Какого-то регионального чиновника, кажется, из Томска, журналисты уличили в плагиате и попросили прокомментировать. Он отказался. Ему пригрозили обнародовать факт. Он посмеялся.
Лицемерие, надо признать, в природе всякого государства. Просто в старых демократиях оно считается неприличным, и любое его проявление, ставшее достоянием гласности, может привести (и часто приводит) к потере лица не только функционера, но и ведомства, и самого государства. Тогда следуют извинения, покаяния и отставки.

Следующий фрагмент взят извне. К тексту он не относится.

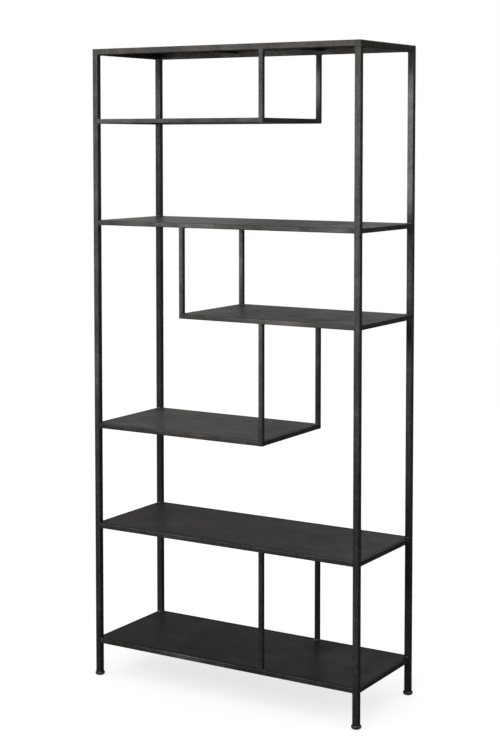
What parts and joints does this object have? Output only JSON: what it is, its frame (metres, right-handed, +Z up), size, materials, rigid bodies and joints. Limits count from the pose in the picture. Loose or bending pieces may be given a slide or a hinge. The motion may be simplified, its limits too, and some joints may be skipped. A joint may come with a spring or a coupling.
{
  "type": "bookcase",
  "caption": "Tall open steel bookcase on corner posts, with flush sheet shelves, short shelves hung on rods and screw-in levelling feet.",
  "frame": {"origin": "centre of the footprint, on the floor", "axes": "+Z up, +X to the right seen from the front, front towards -Y"},
  "size_m": [0.911, 0.356, 1.9],
  "materials": {
    "frame_steel": "blackened and waxed square tube, satin, cloudy",
    "deck_steel": "blackened and waxed sheet, satin, cloudy",
    "foot_plastic": "moulded, satin",
    "stud_zinc": "zinc plated"
  },
  "bodies": {
    "frame": {"post_front_left": "frame_steel", "post_front_right": "frame_steel", "post_back_left": "frame_steel", "post_back_right": "frame_steel", "top_rail_front": "frame_steel", "top_rail_back": "frame_steel", "top_rail_left": "frame_steel", "top_rail_right": "frame_steel", "top_stiffener_left": "frame_steel", "top_stiffener_right": "frame_steel", "upper_left_shelf_rail_front": "frame_steel", "upper_left_shelf_rail_back": "frame_steel", "upper_left_shelf_rail_left": "frame_steel", "upper_left_shelf_rail_right": "frame_steel", "upper_full_shelf_rail_front": "frame_steel", "upper_full_shelf_rail_back": "frame_steel", "upper_full_shelf_rail_left": "frame_steel", "upper_full_shelf_rail_right": "frame_steel", "middle_right_shelf_rail_front": "frame_steel", "middle_right_shelf_rail_back": "frame_steel", "middle_right_shelf_rail_left": "frame_steel", "middle_right_shelf_rail_right": "frame_steel", "middle_left_shelf_rail_front": "frame_steel", "middle_left_shelf_rail_back": "frame_steel", "middle_left_shelf_rail_left": "frame_steel", "middle_left_shelf_rail_right": "frame_steel", "lower_full_shelf_rail_front": "frame_steel", "lower_full_shelf_rail_back": "frame_steel", "lower_full_shelf_rail_left": "frame_steel", "lower_full_shelf_rail_right": "frame_steel", "bottom_shelf_rail_front": "frame_steel", "bottom_shelf_rail_back": "frame_steel", "bottom_shelf_rail_left": "frame_steel", "bottom_shelf_rail_right": "frame_steel", "upper_left_hanger_front": "frame_steel", "upper_left_hanger_back": "frame_steel", "middle_right_hanger_front": "frame_steel", "middle_right_hanger_back": "frame_steel", "middle_left_hanger_front": "frame_steel", "middle_left_hanger_back": "frame_steel", "bottom_divider_front": "frame_steel", "bottom_divider_back": "frame_steel", "top_deck": "deck_steel", "upper_left_shelf_deck": "deck_steel", "upper_full_shelf_deck": "deck_steel", "middle_right_shelf_deck": "deck_steel", "middle_left_shelf_deck": "deck_steel", "lower_full_shelf_deck": "deck_steel", "bottom_shelf_deck": "deck_steel"},
    "pad_front_left": {"foot_pad_front_left": "foot_plastic"},
    "stud_front_left": {"foot_stud_front_left": "stud_zinc"},
    "pad_front_right": {"foot_pad_front_right": "foot_plastic"},
    "stud_front_right": {"foot_stud_front_right": "stud_zinc"},
    "pad_back_left": {"foot_pad_back_left": "foot_plastic"},
    "stud_back_left": {"foot_stud_back_left": "stud_zinc"},
    "pad_back_right": {"foot_pad_back_right": "foot_plastic"},
    "stud_back_right": {"foot_stud_back_right": "stud_zinc"}
  },
  "joints": [
    {"name": "pad_front_left_lower", "type": "slide", "parent": "frame", "child": "pad_front_left", "axis": [0, 0, -1], "range_m": [0, 0.01]},
    {"name": "stud_front_left_turn", "type": "hinge", "parent": "pad_front_left", "child": "stud_front_left", "pos_m": [-0.441, -0.1635, 0], "axis": [0, 0, -1], "range_deg": [0, 2880]},
    {"name": "pad_front_right_lower", "type": "slide", "parent": "frame", "child": "pad_front_right", "axis": [0, 0, -1], "range_m": [0, 0.01]},
    {"name": "stud_front_right_turn", "type": "hinge", "parent": "pad_front_right", "child": "stud_front_right", "pos_m": [0.441, -0.1635, 0], "axis": [0, 0, -1], "range_deg": [0, 2880]},
    {"name": "pad_back_left_lower", "type": "slide", "parent": "frame", "child": "pad_back_left", "axis": [0, 0, -1], "range_m": [0, 0.01]},
    {"name": "stud_back_left_turn", "type": "hinge", "parent": "pad_back_left", "child": "stud_back_left", "pos_m": [-0.441, 0.1635, 0], "axis": [0, 0, -1], "range_deg": [0, 2880]},
    {"name": "pad_back_right_lower", "type": "slide", "parent": "frame", "child": "pad_back_right", "axis": [0, 0, -1], "range_m": [0, 0.01]},
    {"name": "stud_back_right_turn", "type": "hinge", "parent": "pad_back_right", "child": "stud_back_right", "pos_m": [0.441, 0.1635, 0], "axis": [0, 0, -1], "range_deg": [0, 2880]}
  ],
  "couplings": [
    {"joint": "stud_front_left_turn", "follows": "pad_front_left_lower", "rad_per_m": 5026.5},
    {"joint": "stud_front_right_turn", "follows": "pad_front_right_lower", "rad_per_m": 5026.5},
    {"joint": "stud_back_left_turn", "follows": "pad_back_left_lower", "rad_per_m": 5026.5},
    {"joint": "stud_back_right_turn", "follows": "pad_back_right_lower", "rad_per_m": 5026.5}
  ]
}
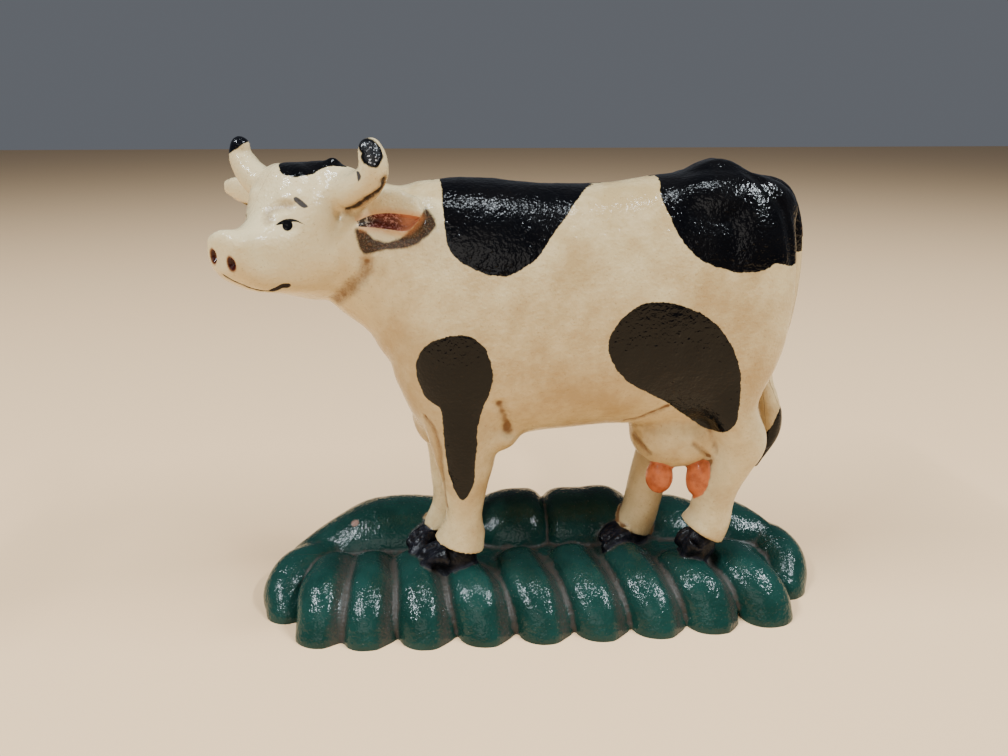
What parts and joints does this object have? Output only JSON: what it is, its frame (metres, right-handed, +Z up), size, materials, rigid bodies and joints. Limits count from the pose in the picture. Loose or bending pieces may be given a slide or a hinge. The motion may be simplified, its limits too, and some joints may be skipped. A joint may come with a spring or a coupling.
{
  "type": "cast iron doorstop",
  "caption": "Hollow two-part cast iron doorstop, a standing dairy cow with turned head on a scalloped oval mound, drawn together by slotted screws.",
  "frame": {"origin": "on the table, under the middle of the whole object", "axes": "+Z up, X along the cow with the nose at -X and the tail at +X, -Y towards the cow's left side, which the picture shows"},
  "size_m": [0.2142, 0.075, 0.1676],
  "materials": {
    "painted_cast_iron": "hand-painted semi-gloss enamel over rough sand-cast iron",
    "screw_steel": "blackened steel"
  },
  "bodies": {
    "root": {"near_half_casting": "painted_cast_iron", "far_half_casting": "painted_cast_iron", "front_screw": "screw_steel", "rear_screw": "screw_steel"}
  },
  "joints": []
}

У нас лицемерие — тоже порок, но не существенный. А в большинстве случаев — естественный. Это во всяких франциях и в германиях пойманный вор чувствует потребность поскорее отправиться в отставку. А у нас это необязательно.
У нас корочки остепененного научного мужа еще имеют спрос на рынке, а репутации идут по бросовым ценам. То есть не имеют цены.
Вот, пожалуй, одно из тех опасных последствий того порока, о котором написал Мольер не одну пьесу.
И вот почему очередным импульсом к всплеску протестных настроений стала не политика и не социалка, и не межнационалка, и не иные столь же острые коллизии общественной жизни; импульсом стало лицемерие судебной власти.
Тренд все тот же: не политика, а этика является горючим и даже взрывным материалом в нашей общественной жизни.
Яснее прочих высказался на сей счет известный театральный режиссер Кама Гинкас:
«Я (и не только я) хожу на митинги не для конкретных политических целей, в отсутствии которых нас обвиняют. Мы это делаем для себя. Чтобы чувствовать себя человеками. Вот откуда у всех митингующих, у тысяч и тысяч незнакомых людей такие радостные, такие вдохновенные, такие простые человеческие лица. С нами нельзя, как с быдлом. С нами нельзя говорить так, как говорят — и поступать так, как поступают. С нами надо считаться и не вешать лапшу на уши».
Это еще ответ тем, кто не понимает или делает вид, что не понимает, почему протестное движение не предлагает своей политической программы. Политики, да и многие политологи никак не могут взять в толк, что нынешнее общественное возмущение несет в себе исключительно гуманитарный заряд. А ему все шьют политический наряд.